Tantôt vanté, tantôt combattu, la culture du culte de la personnalité aurait-elle la dent dure ? Cette pratique profondément enracinée dans nos mœurs, désignée sous le terme “Kounabelisme” par ses détracteurs semble résister à l’épreuve du temps, se perpétuant au-delà des changements politiques majeurs.

Une analyse des usages émiques de ce concept atypique a inspiré à l’Anthropologue gabono-helvette Alice Aterianus-Owanga la définition suivante : « Le kounabélisme désigne au Gabon un mécanisme d’assujettissement des corps, des productions culturelles et des discours aux volontés des élites dirigeantes, en contrepartie d’une inclusion dans les sphères du pouvoir et de l’accès à ses circuits de redistribution clientéliste. » Selon la chercheuse, l’étymologie du concept fait clairement référence au nom d’un groupe d’animation socio-culturel (Kounabéli) créé en 1968 et emmené par l’ancienne Première Dame du Gabon (Patience Dabany). Le terme rappelle ainsi ces formations musicales affiliées au parti unique et les dispositifs d’instrumentalisation politique de la culture que celui-ci a institués durant toute la période du parti unique.

Si la pratique du « Kounabelisme » est souvent la promesse de capter quelques subsides, mêmes ponctuels, de la part d’influents et généreux mécènes, elle est aussi révélatrice de la précarité dans laquelle les acteurs culturels évoluent. L’absence d’un cadre institutionnel et économique structuré, semble assujettir leur créativité en entravant leur capacité à exprimer librement la quintessence de leur inspiration. A qui la faute ?

Le « Kounabelisme » est donc loin d’être un vertueux courant de pensée philosophique, mais bien le reflet de la paupérisation des artistes en l’absence d’un environnement propice à leur prospérité individuelle et collective. Les droits d’auteur, versés de façon aléatoire, loin des mécanismes normatifs appropriés, accentuent la propension des artistes à capter toutes les opportunités qui se présentent à eux pour garnir leur tiroir-caisse avec des cachets de circonstance. Quitte à se donner au plus offrant.

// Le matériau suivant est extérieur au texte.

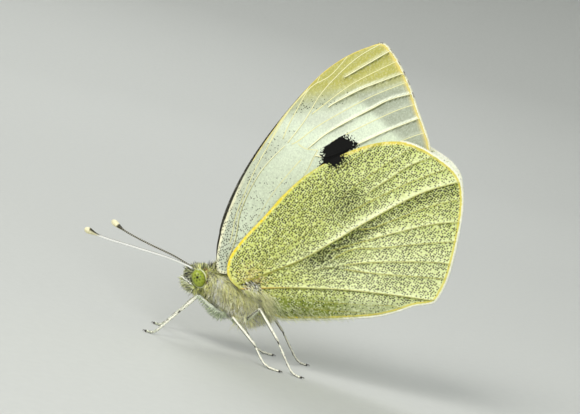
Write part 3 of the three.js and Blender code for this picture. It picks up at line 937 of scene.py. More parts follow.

Entre clientélisme et performance artistique

Lors de la récente élection présidentielle, la bande son de la campagne a instillé les sirupeux refrains d’un répertoire bien connu. Une profusion de chansons, parfois remixées aux couleurs du moment ont été éditées à la chaine. Il serait fastidieux d’égrener le nombre de tubes sortis des studios à l’occasion de la campagne. L’époque des groupes d’animation étant révolue, les artistes issues du monde Urbain, du Tradi-moderne ou de l’Afro-Pop ont allégrement pris le relais en exploitant les ficèles des mêmes codes et des mêmes recettes.

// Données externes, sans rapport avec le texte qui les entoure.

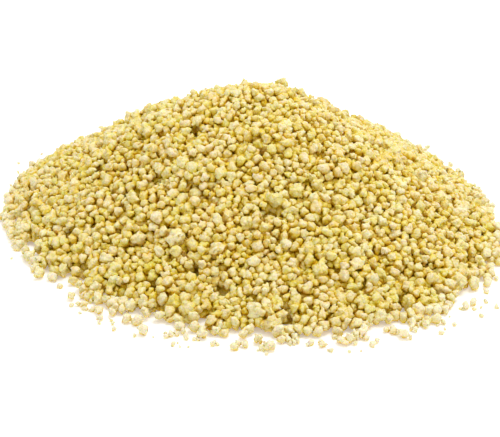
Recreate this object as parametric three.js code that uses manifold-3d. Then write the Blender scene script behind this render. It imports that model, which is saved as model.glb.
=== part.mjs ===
// A heap of dry couscous, as it lies when a small cupful is poured onto a table.
// Millimetres, +Z up. The table is Z = 0, the origin is under the middle of the heap, and -Y is the front.
//
// The heap is one solid. Its envelope is a low cone with a rounded crown and a slightly lobed footprint.
// The grains are too fine to model one by one, so the surface is a bed of bumps of their size: each bump
// is a grain's top, and the creases between bumps lie on the lines halfway between neighbouring grains.
// The largest clumps of grains stand proud of that bed and are fused to it.

import * as THREE from "three";
import { mergeVertices } from "three/addons/utils/BufferGeometryUtils.js";
import Module from "manifold-3d";

// Driving dimensions.
const HEAP_RADIUS = 47.4; // mean radius of the footprint
const HEAP_HEIGHT = 25.4; // the crown above the table
const RIM_HEIGHT = 1.3; // a single grain lying at the rim
const CROWN_ROUNDING = 0.24; // how far the crown is rounded, as a share of the radius
const CROWN_OFFSET = new THREE.Vector2(-1.7, 3.6); // where the crown stands over the footprint
const FOOTPRINT_LOBES = [
  { waves: 2, depth: 2, heading: -35 },
  { waves: 3, depth: 1.3, heading: 72 },
  { waves: 4, depth: 0.8, heading: -18 },
];
const SWELLS = [
  { length: 27, height: 0.4, heading: 15 },
  { length: 17, height: 0.3, heading: 100 },
  { length: 10, height: 0.22, heading: 152 },
];

// The bed of grains.
const GRAIN_COUNT = 1430; // bumps on the slope, without those along the rim
const GRAIN_STRAY = 0.7; // how far a grain lies from its even place
const CREASE_DEPTH = 1.15; // how deep the creases lie under the bumps
const RELIEF_SPREAD = 0.45; // how unevenly high the bumps stand
const CREASE_FLOOR = 0.2; // the lowest crease above the table

// The grains along the rim. Each has a blunt bulge in the outline, with a notch to either side.
const RIM_GRAINS = 124;
const RIM_GRAIN_INSET = 1.2; // how far its top stands inside the footprint's line
const RIM_BULGE = { reach: 0.6, width: 1.1 }; // how far its bulge reaches outside that line, and its width
const RIM_NOTCH = 0.6; // how far the notches cut inside that line
const RIM_STRAY = 0.8; // how far it lies in, out or along from its even place

// The clumps fused to the bed.
const CLUMP_COUNT = 16;
const CLUMP_DIAMETERS = { smallest: 2.0, largest: 2.9 };
const CLUMP_SQUASH = 0.25; // how far a clump is from round, as a share of its diameter
const CLUMP_SINK = 0.12; // how far its middle lies under the tops of the bumps, in diameters
const CLUMP_REST = 0.45; // how high its middle lies over the table at least, in diameters
const CLUMP_TURN = 30; // how far a clump strays round the heap from its even place, in degrees
const OUTERMOST_CLUMP = 0.98; // the share of the way to the rim where the last clump lies

const GOLDEN_ANGLE = Math.PI * (3 - Math.sqrt(5));
const SEED = 20;
const SAME_POINT = 1e-4; // corners nearer to each other than this are one

const { degToRad, lerp, seededRandom } = THREE.MathUtils;

/** The next random number, from -1 to 1. */
function randomSigned() {
  return 2 * seededRandom() - 1;
}

/** The footprint's radius in the direction of an angle. */
function footprintRadius(angle) {
  return FOOTPRINT_LOBES.reduce(
    (radius, { waves, depth, heading }) =>
      radius + depth * Math.cos(waves * (angle - degToRad(heading))),
    HEAP_RADIUS,
  );
}

/** The point of the plan that lies a share of the way from under the crown to the rim. */
function planPoint(share, angle) {
  const radius = footprintRadius(angle);
  const rim = new THREE.Vector2(Math.cos(angle), Math.sin(angle)).multiplyScalar(radius);
  return CROWN_OFFSET.clone().lerp(rim, share);
}

/** The share of the way from crown to rim at which a point of the plan lies. */
function shareAt(point) {
  const fromCrown = point.clone().sub(CROWN_OFFSET);
  let share = fromCrown.length() / HEAP_RADIUS;
  for (let pass = 0; pass < 4; pass += 1) {
    const towardsRim = fromCrown.clone().divideScalar(Math.max(share, 1e-6)).add(CROWN_OFFSET);
    share *= towardsRim.length() / footprintRadius(towardsRim.angle());
  }
  return share;
}

/** How far gentle swells raise the surface at a point of the plan. */
function swellAt(point) {
  return SWELLS.reduce((rise, { length, height, heading }) => {
    const along = point.x * Math.cos(degToRad(heading)) + point.y * Math.sin(degToRad(heading));
    return rise + height * Math.sin((2 * Math.PI * along) / length);
  }, 0);
}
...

Parfois tirés par les cheveux avec une orchestration ostensiblement discutable, certaines œuvres discographiques dégainées lors de la dernière élection présidentielle, à la gloire des candidats en lice sont très vite passées dans l’oubli, une fois les élections terminées. Les plus chanceux ont vu l’écho de leur succès survoler la circonstance électorale. C’est le cas du titre « Oligui ya pas l’homme » (Nigassi Music/Bitar Records, 2025), une ode à la joie et aux accents Afro-Pop du duo Romarick et Nigassi. Un véritable « régal musical » qui a littéralement surclassé la concurrence en se hissant au rang d’hymne officiel du candidat élu. Peu importe la nature de l’inspiration, ce qui a compté ici c’est la capacité à mettre de l’ambiance au cours des meetings, à émouvoir le public et à galvaniser la foule. Pari gagné pour les deux compères qui ont systématiquement été invités à rejoindre leur champion sur scène à chacune de ses apparitions.

De quoi le « Kounabélisme » est-il vraiment l’écume ?

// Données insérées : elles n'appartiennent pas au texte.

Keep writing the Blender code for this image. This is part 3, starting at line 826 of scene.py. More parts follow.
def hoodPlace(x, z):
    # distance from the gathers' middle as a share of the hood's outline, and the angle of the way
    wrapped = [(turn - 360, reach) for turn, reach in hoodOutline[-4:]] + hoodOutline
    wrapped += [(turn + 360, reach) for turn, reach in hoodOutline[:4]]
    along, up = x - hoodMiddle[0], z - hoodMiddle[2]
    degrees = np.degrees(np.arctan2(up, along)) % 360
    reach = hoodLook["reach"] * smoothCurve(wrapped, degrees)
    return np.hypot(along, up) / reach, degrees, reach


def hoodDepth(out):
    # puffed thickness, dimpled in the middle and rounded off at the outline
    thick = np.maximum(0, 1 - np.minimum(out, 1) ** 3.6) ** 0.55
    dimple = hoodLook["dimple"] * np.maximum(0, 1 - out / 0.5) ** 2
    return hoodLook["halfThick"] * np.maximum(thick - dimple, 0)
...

A y regarder de plus près, la vague du phénomène « Kounabélisme » n’est pas si nouvelle qu’elle n’y parait. Sa lame de fond remonterait au-delà de sa politicienne filiation avec le groupe d’animation éponyme. Il pourrait même trouver sa source dans des pratiques ancrées au cœur des traditions africaines lointaines, notamment en Afrique de l’Ouest où le griotisme est indéniablement central dans la culture ancestrale : il permettait à l’origine la reproduction des pratiques liées à cette culture : les récits cosmogoniques, l’histoire des familles, les valeurs fondatrices, la structure sociale, les rites, les croyances, l’imaginaire collectif, etc.

D’ailleurs dans une version plus édulcorée, on a vu apparaitre les « Atalaku », un terme d’origine kikongo qui signifie « regarde ici, regarde-moi ». Cette expression a fait florès en Afrique francophone au début des années 2000, notamment dans les deux Congo et surtout en Côte d’Ivoire, copieusement servi par un mouvement « coupé-décalé. » en pleine apogée.

Des « DJ », en figure de proue de cette tendance, avaient eu le génie d’emprunter à la Rumba congolaise son appétence pour les ambiances endiablées. L’Atalaku va désormais désigner un « louangeur » qui utilise la danse et la musique pour lancer une dédicace à une personne ou faire la promotion d’une idée. D’ailleurs dans le langage courant, l’expression « faire son atalaku » signifie vanter les mérites de quelqu’un ou faire sa publicité. Aujourd’hui encore, la musique populaire africaine subsaharienne ne se conçoit plus sans un « Atalaku ». Il est très souvent la manifestation du retour sur investissement artistique d’un généreux mécène.

A nos « Atalaku » et à vos « Libanga »

C’est dans ce cas précis que l’on parle spécifiquement du « Libanga » sur les deux rives du fleuve Congo. Ce concept ouvertement commercial fait clairement référence à une pratique courante dans la Rumba congolaise contemporaine où les musiciens mentionnent publiquement des sponsors riches ou influents dans leurs chansons, souvent en échange d’une forme de rémunération ou en remerciement à un service rendu. Ce terme Libanga, qui signifie littéralement « jeter un caillou », fait référence à l’idée d’attirer l’attention ou de reconnaître des personnes importantes.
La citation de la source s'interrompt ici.